Francois, your examples is way better than mine! :-)

Apologies for dropping the ball before, I got busy and there was some chaos going on.

But Oleg, thank you very much for digging into this so thoroughly and making such concrete suggestions!

There are some points I'm unsure of. My understanding of `Reducer` is that it is a way of implementing a particular (reduction) function on expressions from this little language, where rather than the "initial" approach of defining an explicit datatype for the expressions and then reducing them, you use constructor functions that eagerly perform the reduction, and extract the result with `observe`.

What I'm unsure of is how this generalizes to additional functions on expressions. For instance, suppose I also wanted to define a function which computed the set of int literals that appear in the (unreduced) expression?

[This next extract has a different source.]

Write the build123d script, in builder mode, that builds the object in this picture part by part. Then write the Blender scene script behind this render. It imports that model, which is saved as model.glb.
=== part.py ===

One possibility would seem to be to revise your second solution (say) so that `'a Reducer.t` is `'a * int list` instead of `'a`, and revise the constructor functions to compute this list of ints eagerly.

My working assumption is that which operation on the expression will be performed isn't known at the time when they are constructed. Otherwise a variant of the whole `Reducer` module could be defined for each operation, each with its own `'a t` type defined as appropriate.

More pressingly, I think, is what operations such as `map_ints : (int -> int) -> 'a exp -> 'a exp` would look like. With an initial style representation, this could be defined by traversing the abstract syntax and rebuilding it with the updated `int`s. One approach would be to change `Reducer.t` to a sort of abstract syntax, but this seems to me to lead straight back to the original `'a exp` type. This is, as far as I understand, coming up against the usual situation where the "initial" representation is syntactic in nature and the "final" representation is semantic. I don't know how much is known about handling such cases in the final style though.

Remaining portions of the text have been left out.